Problem to solve:
Give back the full material, exactly as it reads.

Information supplied:
· · · · ·

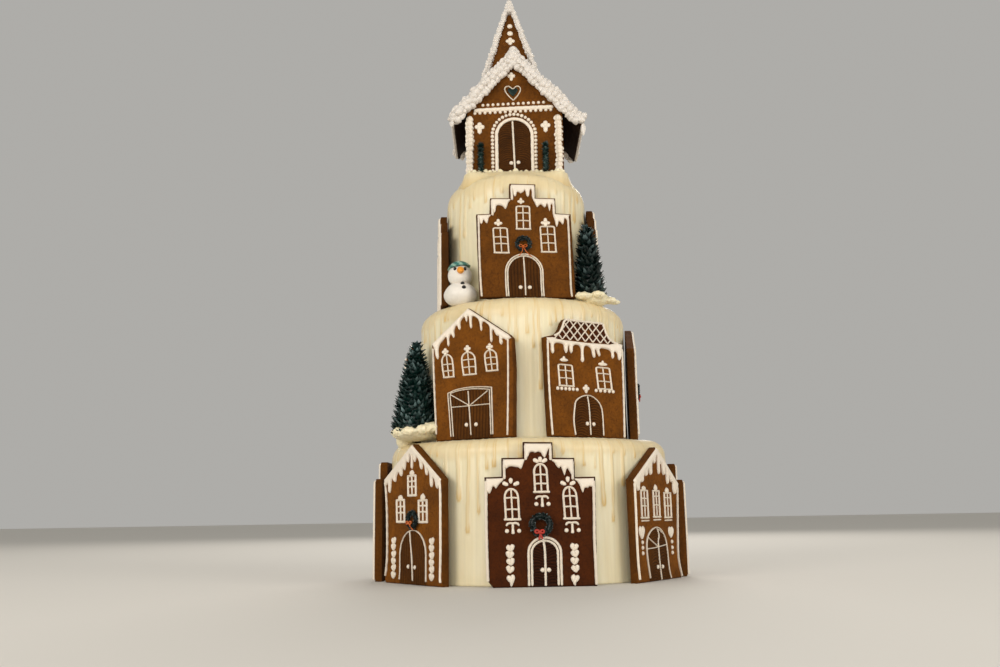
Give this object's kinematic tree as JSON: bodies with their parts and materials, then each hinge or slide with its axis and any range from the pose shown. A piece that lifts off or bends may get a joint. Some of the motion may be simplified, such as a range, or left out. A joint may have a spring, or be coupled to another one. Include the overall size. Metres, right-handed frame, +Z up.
{
  "type": "christmas cake",
  "caption": "Tall tiered Christmas cake in ivory icing, ringed with piped gingerbread houses, with a gingerbread church and steeple on top, fir trees and a snowman.",
  "frame": {"origin": "middle of the bottom tier's flat underside, at the height of the surface the cake stands on", "axes": "+Z up through the tiers to the steeple's tip, -Y out of the front through the middle house of the bottom tier, +X to the right as seen from the front"},
  "size_m": [0.2963, 0.2892, 0.609],
  "materials": {
    "ivory_icing": "satin",
    "dark_gingerbread": "matt",
    "gingerbread": "matt",
    "white_icing": "matt",
    "leaf_green_icing": "satin",
    "teal_fondant": "matt"
  },
  "bodies": {
    "root": {"tier_bottom": "ivory_icing", "tier_middle": "ivory_icing", "tier_top": "ivory_icing", "house_bottom_front": "dark_gingerbread", "house_bottom_front_left": "gingerbread", "house_bottom_front_right": "gingerbread", "house_bottom_left": "gingerbread", "house_bottom_right": "gingerbread", "house_bottom_back_left": "gingerbread", "house_bottom_back_right": "gingerbread", "house_middle_front_left": "gingerbread", "house_middle_front_right": "gingerbread", "house_middle_right": "gingerbread", "house_middle_back_right": "gingerbread", "house_middle_back_left": "gingerbread", "house_middle_left": "gingerbread", "house_top_front": "gingerbread", "house_top_left": "gingerbread", "house_top_right": "gingerbread", "house_top_back": "gingerbread", "wreath_bottom_front": "leaf_green_icing", "wreath_bottom_front_left": "leaf_green_icing", "wreath_middle_right": "leaf_green_icing", "wreath_top_front": "leaf_green_icing", "church_front_wall": "gingerbread", "church_back_wall": "gingerbread", "church_left_wall": "gingerbread", "church_right_wall": "gingerbread", "church_roof_left": "gingerbread", "church_roof_right": "gingerbread", "steeple_right": "gingerbread", "steeple_back": "gingerbread", "steeple_left": "gingerbread", "steeple_front": "gingerbread", "steeple_finial": "white_icing", "topiary_left": "leaf_green_icing", "topiary_right": "leaf_green_icing", "snowman_body": "white_icing", "snowman_head": "white_icing", "snowman_hat": "teal_fondant", "snow_bank_left": "white_icing", "fir_left": "leaf_green_icing", "snow_bank_right": "white_icing", "fir_right": "leaf_green_icing"}
  },
  "joints": []
}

· · · · ·

Task solution:
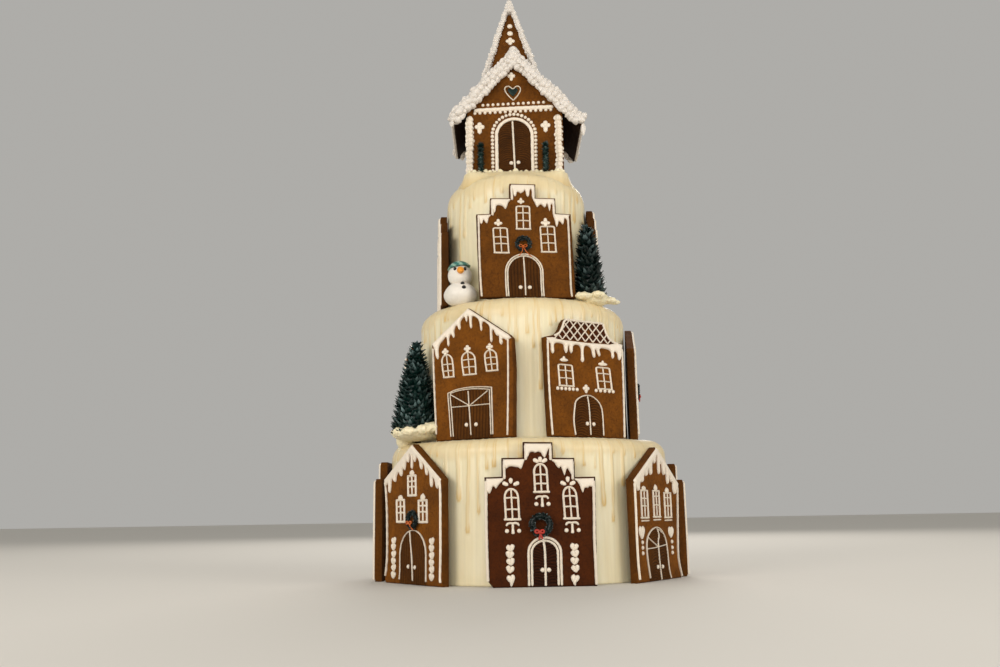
Give this object's kinematic tree as JSON: bodies with their parts and materials, then each hinge or slide with its axis and any range from the pose shown. A piece that lifts off or bends may get a joint. Some of the motion may be simplified, such as a range, or left out. A joint may have a spring, or be coupled to another one. Include the overall size. Metres, right-handed frame, +Z up.
{
  "type": "christmas cake",
  "caption": "Tall tiered Christmas cake in ivory icing, ringed with piped gingerbread houses, with a gingerbread church and steeple on top, fir trees and a snowman.",
  "frame": {"origin": "middle of the bottom tier's flat underside, at the height of the surface the cake stands on", "axes": "+Z up through the tiers to the steeple's tip, -Y out of the front through the middle house of the bottom tier, +X to the right as seen from the front"},
  "size_m": [0.2963, 0.2892, 0.609],
  "materials": {
    "ivory_icing": "satin",
    "dark_gingerbread": "matt",
    "gingerbread": "matt",
    "white_icing": "matt",
    "leaf_green_icing": "satin",
    "teal_fondant": "matt"
  },
  "bodies": {
    "root": {"tier_bottom": "ivory_icing", "tier_middle": "ivory_icing", "tier_top": "ivory_icing", "house_bottom_front": "dark_gingerbread", "house_bottom_front_left": "gingerbread", "house_bottom_front_right": "gingerbread", "house_bottom_left": "gingerbread", "house_bottom_right": "gingerbread", "house_bottom_back_left": "gingerbread", "house_bottom_back_right": "gingerbread", "house_middle_front_left": "gingerbread", "house_middle_front_right": "gingerbread", "house_middle_right": "gingerbread", "house_middle_back_right": "gingerbread", "house_middle_back_left": "gingerbread", "house_middle_left": "gingerbread", "house_top_front": "gingerbread", "house_top_left": "gingerbread", "house_top_right": "gingerbread", "house_top_back": "gingerbread", "wreath_bottom_front": "leaf_green_icing", "wreath_bottom_front_left": "leaf_green_icing", "wreath_middle_right": "leaf_green_icing", "wreath_top_front": "leaf_green_icing", "church_front_wall": "gingerbread", "church_back_wall": "gingerbread", "church_left_wall": "gingerbread", "church_right_wall": "gingerbread", "church_roof_left": "gingerbread", "church_roof_right": "gingerbread", "steeple_right": "gingerbread", "steeple_back": "gingerbread", "steeple_left": "gingerbread", "steeple_front": "gingerbread", "steeple_finial": "white_icing", "topiary_left": "leaf_green_icing", "topiary_right": "leaf_green_icing", "snowman_body": "white_icing", "snowman_head": "white_icing", "snowman_hat": "teal_fondant", "snow_bank_left": "white_icing", "fir_left": "leaf_green_icing", "snow_bank_right": "white_icing", "fir_right": "leaf_green_icing"}
  },
  "joints": []
}